В письме Эйнштейн предупреждал Рузвельта о возможности создания бомб ужасающей разрушительной силы и указывал на почти полное отсутствие разведанных залежей урановых руд в США. Эйнштейн продолжал:
«Как мне стало известно, Германия фактически полностью прекратила продажу урана из захваченных рудников Чехословакии.
…Принятие ею столь срочных мер, по всей вероятности, может быть истолковано, исходя из того, что сын заместителя государственного секретаря Германии фон Вайцзеккер прикомандирован к Институту кайзера Вильгельма в Берлине, где в настоящее время воспроизводятся некоторые американские работы по урану».
Рузвельт образовал Консультативный комитет по урану под председательством доктора Л. Бриггса, который, подобно Эзау в Германии, возглавлял лабораторию в Национальном бюро стандартов в США. В ноябре 1939 года этот Комитет рекомендовал правительству оказать финансовую поддержку работам и выделить четыре тонны графита и пятнадцать тонн окиси урана для измерений сечения поглощения нейтронов ядрами урана.
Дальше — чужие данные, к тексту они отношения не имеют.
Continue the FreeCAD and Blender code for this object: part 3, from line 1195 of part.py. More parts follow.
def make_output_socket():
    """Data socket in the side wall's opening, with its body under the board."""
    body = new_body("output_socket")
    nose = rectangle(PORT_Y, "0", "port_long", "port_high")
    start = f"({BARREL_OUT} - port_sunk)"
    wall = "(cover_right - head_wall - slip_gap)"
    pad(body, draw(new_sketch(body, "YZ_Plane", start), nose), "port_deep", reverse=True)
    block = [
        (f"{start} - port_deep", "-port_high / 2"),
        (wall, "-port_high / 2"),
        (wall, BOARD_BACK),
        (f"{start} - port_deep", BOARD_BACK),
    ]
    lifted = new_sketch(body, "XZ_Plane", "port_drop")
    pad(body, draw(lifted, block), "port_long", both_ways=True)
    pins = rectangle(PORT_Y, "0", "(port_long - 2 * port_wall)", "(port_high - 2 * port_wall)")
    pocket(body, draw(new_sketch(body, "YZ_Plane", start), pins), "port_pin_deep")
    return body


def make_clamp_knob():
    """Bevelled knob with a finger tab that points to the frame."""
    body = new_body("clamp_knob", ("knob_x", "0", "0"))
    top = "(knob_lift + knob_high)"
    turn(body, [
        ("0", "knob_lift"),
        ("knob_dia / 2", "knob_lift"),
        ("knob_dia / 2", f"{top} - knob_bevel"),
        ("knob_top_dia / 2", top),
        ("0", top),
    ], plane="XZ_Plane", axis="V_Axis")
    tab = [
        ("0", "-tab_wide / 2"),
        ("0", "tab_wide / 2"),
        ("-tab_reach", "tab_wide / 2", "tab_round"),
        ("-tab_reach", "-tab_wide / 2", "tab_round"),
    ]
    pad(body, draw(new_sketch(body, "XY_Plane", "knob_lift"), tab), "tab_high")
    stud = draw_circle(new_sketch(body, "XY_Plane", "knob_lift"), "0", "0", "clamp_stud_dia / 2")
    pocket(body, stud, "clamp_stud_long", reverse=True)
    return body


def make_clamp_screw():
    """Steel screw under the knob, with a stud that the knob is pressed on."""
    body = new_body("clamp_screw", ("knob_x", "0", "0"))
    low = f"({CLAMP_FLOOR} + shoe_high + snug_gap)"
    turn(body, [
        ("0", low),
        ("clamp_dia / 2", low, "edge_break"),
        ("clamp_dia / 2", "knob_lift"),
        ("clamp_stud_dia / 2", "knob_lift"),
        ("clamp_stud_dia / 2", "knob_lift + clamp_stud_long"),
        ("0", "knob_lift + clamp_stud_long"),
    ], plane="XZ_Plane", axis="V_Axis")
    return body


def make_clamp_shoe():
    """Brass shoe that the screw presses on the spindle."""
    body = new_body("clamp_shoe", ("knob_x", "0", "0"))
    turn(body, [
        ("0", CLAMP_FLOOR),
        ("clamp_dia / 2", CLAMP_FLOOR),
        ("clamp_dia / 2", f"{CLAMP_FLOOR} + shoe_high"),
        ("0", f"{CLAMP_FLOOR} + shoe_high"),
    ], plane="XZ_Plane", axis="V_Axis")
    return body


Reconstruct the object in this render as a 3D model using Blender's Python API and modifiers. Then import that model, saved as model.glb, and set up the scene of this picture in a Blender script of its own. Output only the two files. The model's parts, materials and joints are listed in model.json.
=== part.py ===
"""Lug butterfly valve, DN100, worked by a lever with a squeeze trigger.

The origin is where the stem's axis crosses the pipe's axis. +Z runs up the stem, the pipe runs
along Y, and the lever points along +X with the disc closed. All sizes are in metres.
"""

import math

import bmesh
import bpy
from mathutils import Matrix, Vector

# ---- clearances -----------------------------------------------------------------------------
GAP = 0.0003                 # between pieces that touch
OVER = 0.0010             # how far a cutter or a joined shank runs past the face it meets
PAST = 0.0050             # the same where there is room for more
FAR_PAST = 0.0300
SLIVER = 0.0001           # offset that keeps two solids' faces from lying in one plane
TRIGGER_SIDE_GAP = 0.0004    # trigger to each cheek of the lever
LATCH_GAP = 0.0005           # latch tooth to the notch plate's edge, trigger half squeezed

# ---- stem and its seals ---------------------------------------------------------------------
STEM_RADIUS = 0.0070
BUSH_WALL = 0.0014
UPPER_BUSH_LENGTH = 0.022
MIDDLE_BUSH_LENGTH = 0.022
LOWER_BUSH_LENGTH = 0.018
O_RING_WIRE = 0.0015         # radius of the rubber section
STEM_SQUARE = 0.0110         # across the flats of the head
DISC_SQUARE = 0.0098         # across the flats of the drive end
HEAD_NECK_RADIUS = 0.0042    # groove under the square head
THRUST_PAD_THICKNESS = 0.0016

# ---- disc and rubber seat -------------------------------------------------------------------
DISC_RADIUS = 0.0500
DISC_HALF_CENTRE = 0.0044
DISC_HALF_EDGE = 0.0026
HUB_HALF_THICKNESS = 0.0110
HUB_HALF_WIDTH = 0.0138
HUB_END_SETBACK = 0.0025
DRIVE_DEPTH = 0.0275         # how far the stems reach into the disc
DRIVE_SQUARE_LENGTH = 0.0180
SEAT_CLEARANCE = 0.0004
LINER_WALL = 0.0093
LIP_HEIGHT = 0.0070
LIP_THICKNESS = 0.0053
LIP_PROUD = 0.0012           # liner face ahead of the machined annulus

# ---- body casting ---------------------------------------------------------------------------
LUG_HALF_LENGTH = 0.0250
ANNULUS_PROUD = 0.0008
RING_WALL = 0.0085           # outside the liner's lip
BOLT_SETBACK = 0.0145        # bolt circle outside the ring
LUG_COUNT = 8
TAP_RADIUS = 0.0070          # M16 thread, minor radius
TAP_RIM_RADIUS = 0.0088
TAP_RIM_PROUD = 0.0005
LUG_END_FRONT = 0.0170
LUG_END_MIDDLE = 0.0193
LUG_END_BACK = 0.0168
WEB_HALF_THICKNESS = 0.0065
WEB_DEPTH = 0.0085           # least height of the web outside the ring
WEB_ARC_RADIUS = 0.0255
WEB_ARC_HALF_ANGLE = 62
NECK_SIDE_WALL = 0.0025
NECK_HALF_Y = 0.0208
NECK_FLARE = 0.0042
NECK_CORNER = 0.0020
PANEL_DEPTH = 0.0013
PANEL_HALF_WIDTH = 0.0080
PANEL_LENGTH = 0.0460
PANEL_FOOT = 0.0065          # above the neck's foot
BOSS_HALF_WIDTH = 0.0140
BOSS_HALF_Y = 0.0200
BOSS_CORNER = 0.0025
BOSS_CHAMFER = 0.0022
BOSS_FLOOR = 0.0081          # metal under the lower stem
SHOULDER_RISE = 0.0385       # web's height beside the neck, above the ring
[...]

Однако денег было отпущено немного, и в течение полугода интереса к урановым работам власти более не проявляли.
7 марта 1940 года Эйнштейн направил президенту второе письмо, в котором вновь настоятельно обращал внимание президента на опасность, зреющую в Германии:
«С тех пор, как началась война, интерес в Германии к урану еще более возрос. Ныне мне стало известно о том, что исследования там проводятся в обстановке глубокой секретности и что они распространились еще на один из Институтов кайзера Вильгельма — на Физический институт. Последний взят под контроль правительства и группой физиков во главе с К. Ф. фон Вайцзеккером, который в настоящее время работает там над ураном в сотрудничестве с учеными из Химического института. Прежний директор института был выдворен под видом предоставления ему отпуска на время войны».